At least a thousand French Muslims have gone on jihad in the Middle East. On New Year’s Eve, the torching of 1,067 cars and trucks across France was treated as an expression of Muslim discontent that by now is almost traditional. The stakes were then raised by three days of unrelieved terror in or near Paris. In separate instances, gunmen shouting the Islamist war cry of “Allahu akhbar” shot and killed ten journalists on the staff of a publication that they held disrespectful of the Prophet Muhammad, as well as several policemen and hostages, before they were themselves shot by the police. Huge commemorative marches afterwards conveyed a sense of national tearfulness. In several major German cities, a movement with the slogan “Patriotic Europeans against the Islamization of the West,” or PEGIDA in its German acronym, has also been mounting large spontaneous demonstrations. It’s pure Pangloss that the German establishment is able to dismiss these people as “Nazis with pinstripes.”

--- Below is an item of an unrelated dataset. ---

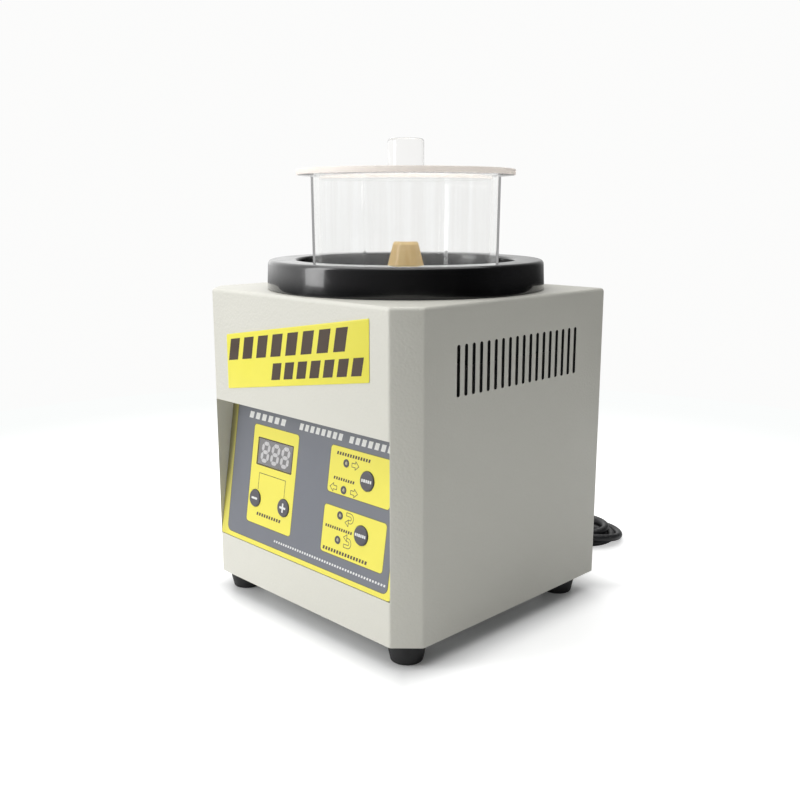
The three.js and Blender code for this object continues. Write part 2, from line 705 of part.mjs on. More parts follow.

The novelist Anthony Powell once had the insight that the indispensable element of a best-seller is self-pity. That may well explain why these two books are the publishing phenomenon of the moment. Sarrazin and Zemmour have both found words that encourage the European masses in their hundreds of thousands to feel sorry for themselves. Resenting the way that their nation-states and corresponding identities have been condemned to die the death without first making sure of their consent, they also have no choice but to tolerate people who may or may not tolerate them. And nobody has any idea how or when, or in what form, reality will catch up.